Information supplied:
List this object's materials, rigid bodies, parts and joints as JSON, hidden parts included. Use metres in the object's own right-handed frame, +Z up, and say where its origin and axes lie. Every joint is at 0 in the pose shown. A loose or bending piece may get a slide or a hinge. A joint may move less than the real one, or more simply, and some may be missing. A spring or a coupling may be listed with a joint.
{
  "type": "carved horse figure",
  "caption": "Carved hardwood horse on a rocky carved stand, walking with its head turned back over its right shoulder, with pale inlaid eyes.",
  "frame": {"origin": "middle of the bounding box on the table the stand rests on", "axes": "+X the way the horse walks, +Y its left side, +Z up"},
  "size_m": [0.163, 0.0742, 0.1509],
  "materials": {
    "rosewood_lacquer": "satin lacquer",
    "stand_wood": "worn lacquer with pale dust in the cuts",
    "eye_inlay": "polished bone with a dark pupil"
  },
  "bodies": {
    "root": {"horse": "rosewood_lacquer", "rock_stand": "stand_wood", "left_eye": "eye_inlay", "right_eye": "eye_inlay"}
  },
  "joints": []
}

What to work on: From the preceding material, extract every line exactly.

Answer below:
List this object's materials, rigid bodies, parts and joints as JSON, hidden parts included. Use metres in the object's own right-handed frame, +Z up, and say where its origin and axes lie. Every joint is at 0 in the pose shown. A loose or bending piece may get a slide or a hinge. A joint may move less than the real one, or more simply, and some may be missing. A spring or a coupling may be listed with a joint.
{
  "type": "carved horse figure",
  "caption": "Carved hardwood horse on a rocky carved stand, walking with its head turned back over its right shoulder, with pale inlaid eyes.",
  "frame": {"origin": "middle of the bounding box on the table the stand rests on", "axes": "+X the way the horse walks, +Y its left side, +Z up"},
  "size_m": [0.163, 0.0742, 0.1509],
  "materials": {
    "rosewood_lacquer": "satin lacquer",
    "stand_wood": "worn lacquer with pale dust in the cuts",
    "eye_inlay": "polished bone with a dark pupil"
  },
  "bodies": {
    "root": {"horse": "rosewood_lacquer", "rock_stand": "stand_wood", "left_eye": "eye_inlay", "right_eye": "eye_inlay"}
  },
  "joints": []
}